#### [Given exercise]
Start at the line containing "delivery_cover();", stop at the line containing "obj.parent = None", and set down every line in that stretch exactly as written, and nothing else.

#### [Data provided]
--- start ---

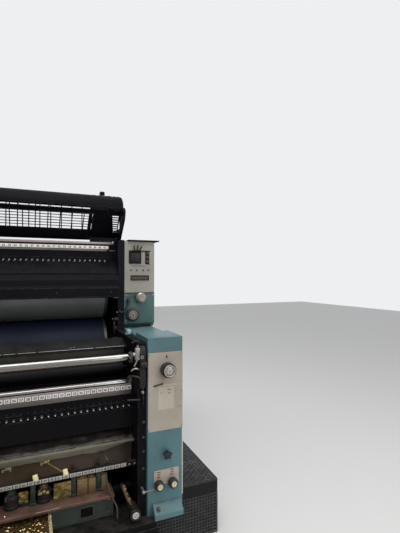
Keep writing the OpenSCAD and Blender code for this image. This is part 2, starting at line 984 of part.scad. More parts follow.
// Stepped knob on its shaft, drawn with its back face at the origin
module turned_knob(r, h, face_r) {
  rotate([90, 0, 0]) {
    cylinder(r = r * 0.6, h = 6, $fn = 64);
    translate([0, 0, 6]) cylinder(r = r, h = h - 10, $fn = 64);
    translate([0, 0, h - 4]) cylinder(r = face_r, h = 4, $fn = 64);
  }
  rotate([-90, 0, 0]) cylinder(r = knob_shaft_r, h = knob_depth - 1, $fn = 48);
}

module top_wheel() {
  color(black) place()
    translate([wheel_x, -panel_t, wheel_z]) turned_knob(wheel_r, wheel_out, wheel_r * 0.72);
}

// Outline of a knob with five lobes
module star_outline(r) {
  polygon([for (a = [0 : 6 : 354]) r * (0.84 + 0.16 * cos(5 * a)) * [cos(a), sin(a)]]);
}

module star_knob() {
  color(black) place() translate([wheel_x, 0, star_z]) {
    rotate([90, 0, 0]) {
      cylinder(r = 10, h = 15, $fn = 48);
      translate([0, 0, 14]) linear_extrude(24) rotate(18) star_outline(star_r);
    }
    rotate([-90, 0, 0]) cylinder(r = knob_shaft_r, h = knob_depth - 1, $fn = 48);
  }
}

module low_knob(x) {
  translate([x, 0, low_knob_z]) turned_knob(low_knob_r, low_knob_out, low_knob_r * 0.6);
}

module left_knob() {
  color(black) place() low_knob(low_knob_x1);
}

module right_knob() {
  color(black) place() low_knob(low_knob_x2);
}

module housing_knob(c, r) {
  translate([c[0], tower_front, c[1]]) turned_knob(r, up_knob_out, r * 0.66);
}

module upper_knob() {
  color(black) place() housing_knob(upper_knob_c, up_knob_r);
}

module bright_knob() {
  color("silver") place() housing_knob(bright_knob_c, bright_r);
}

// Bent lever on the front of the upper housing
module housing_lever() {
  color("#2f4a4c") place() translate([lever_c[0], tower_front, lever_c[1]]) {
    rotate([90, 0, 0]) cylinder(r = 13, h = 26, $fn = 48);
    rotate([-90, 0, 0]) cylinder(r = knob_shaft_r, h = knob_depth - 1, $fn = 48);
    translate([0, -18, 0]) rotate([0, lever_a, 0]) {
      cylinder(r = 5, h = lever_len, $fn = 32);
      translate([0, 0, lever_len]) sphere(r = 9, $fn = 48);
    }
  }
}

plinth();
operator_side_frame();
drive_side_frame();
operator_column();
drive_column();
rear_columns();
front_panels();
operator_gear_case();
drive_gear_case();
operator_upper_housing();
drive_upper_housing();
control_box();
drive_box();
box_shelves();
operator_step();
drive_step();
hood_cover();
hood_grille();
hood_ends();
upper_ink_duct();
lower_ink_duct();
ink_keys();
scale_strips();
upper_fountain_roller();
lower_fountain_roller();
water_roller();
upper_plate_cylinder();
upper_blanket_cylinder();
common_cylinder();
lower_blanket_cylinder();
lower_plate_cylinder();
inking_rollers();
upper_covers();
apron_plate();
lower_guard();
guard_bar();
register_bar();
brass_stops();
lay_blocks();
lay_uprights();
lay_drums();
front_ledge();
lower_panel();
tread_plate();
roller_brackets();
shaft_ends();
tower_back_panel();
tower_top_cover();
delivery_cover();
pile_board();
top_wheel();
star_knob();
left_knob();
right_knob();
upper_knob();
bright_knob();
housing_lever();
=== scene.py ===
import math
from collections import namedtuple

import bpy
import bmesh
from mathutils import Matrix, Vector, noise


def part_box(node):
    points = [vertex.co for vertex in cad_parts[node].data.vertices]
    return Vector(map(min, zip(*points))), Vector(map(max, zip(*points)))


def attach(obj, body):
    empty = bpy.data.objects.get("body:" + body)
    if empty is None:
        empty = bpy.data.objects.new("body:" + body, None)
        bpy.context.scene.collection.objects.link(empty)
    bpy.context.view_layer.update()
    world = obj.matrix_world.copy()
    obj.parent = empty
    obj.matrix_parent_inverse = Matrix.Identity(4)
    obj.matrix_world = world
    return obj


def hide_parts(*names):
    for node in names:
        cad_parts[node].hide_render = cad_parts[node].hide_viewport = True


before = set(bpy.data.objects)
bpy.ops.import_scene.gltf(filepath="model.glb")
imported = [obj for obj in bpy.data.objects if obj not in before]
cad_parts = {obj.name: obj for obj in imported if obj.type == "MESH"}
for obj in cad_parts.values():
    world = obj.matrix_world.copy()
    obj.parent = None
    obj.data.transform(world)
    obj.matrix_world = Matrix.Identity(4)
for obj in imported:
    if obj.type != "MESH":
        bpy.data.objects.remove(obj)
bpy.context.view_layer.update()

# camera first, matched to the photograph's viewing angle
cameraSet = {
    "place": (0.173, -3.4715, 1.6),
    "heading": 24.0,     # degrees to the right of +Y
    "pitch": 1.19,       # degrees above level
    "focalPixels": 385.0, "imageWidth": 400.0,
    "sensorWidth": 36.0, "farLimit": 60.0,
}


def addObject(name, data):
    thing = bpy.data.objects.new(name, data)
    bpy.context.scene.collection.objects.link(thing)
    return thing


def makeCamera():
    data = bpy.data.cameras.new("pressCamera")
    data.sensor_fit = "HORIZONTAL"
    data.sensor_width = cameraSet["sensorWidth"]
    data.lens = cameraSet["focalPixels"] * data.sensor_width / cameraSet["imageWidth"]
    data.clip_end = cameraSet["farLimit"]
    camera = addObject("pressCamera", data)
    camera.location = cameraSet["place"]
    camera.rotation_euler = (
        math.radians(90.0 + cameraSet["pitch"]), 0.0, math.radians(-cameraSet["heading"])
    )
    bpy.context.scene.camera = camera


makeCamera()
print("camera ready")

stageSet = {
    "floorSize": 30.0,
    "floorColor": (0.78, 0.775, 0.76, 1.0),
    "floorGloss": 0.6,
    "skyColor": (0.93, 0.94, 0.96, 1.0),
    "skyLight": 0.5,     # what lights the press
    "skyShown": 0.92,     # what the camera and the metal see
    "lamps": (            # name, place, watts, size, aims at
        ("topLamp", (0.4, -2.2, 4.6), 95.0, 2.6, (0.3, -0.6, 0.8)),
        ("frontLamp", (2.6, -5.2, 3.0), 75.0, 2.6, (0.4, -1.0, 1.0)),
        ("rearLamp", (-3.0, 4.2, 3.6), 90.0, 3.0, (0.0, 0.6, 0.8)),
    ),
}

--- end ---

#### [Response to this exercise]
delivery_cover();
pile_board();
top_wheel();
star_knob();
left_knob();
right_knob();
upper_knob();
bright_knob();
housing_lever();
=== scene.py ===
import math
from collections import namedtuple

import bpy
import bmesh
from mathutils import Matrix, Vector, noise


def part_box(node):
    points = [vertex.co for vertex in cad_parts[node].data.vertices]
    return Vector(map(min, zip(*points))), Vector(map(max, zip(*points)))


def attach(obj, body):
    empty = bpy.data.objects.get("body:" + body)
    if empty is None:
        empty = bpy.data.objects.new("body:" + body, None)
        bpy.context.scene.collection.objects.link(empty)
    bpy.context.view_layer.update()
    world = obj.matrix_world.copy()
    obj.parent = empty
    obj.matrix_parent_inverse = Matrix.Identity(4)
    obj.matrix_world = world
    return obj


def hide_parts(*names):
    for node in names:
        cad_parts[node].hide_render = cad_parts[node].hide_viewport = True


before = set(bpy.data.objects)
bpy.ops.import_scene.gltf(filepath="model.glb")
imported = [obj for obj in bpy.data.objects if obj not in before]
cad_parts = {obj.name: obj for obj in imported if obj.type == "MESH"}
for obj in cad_parts.values():
    world = obj.matrix_world.copy()
    obj.parent = None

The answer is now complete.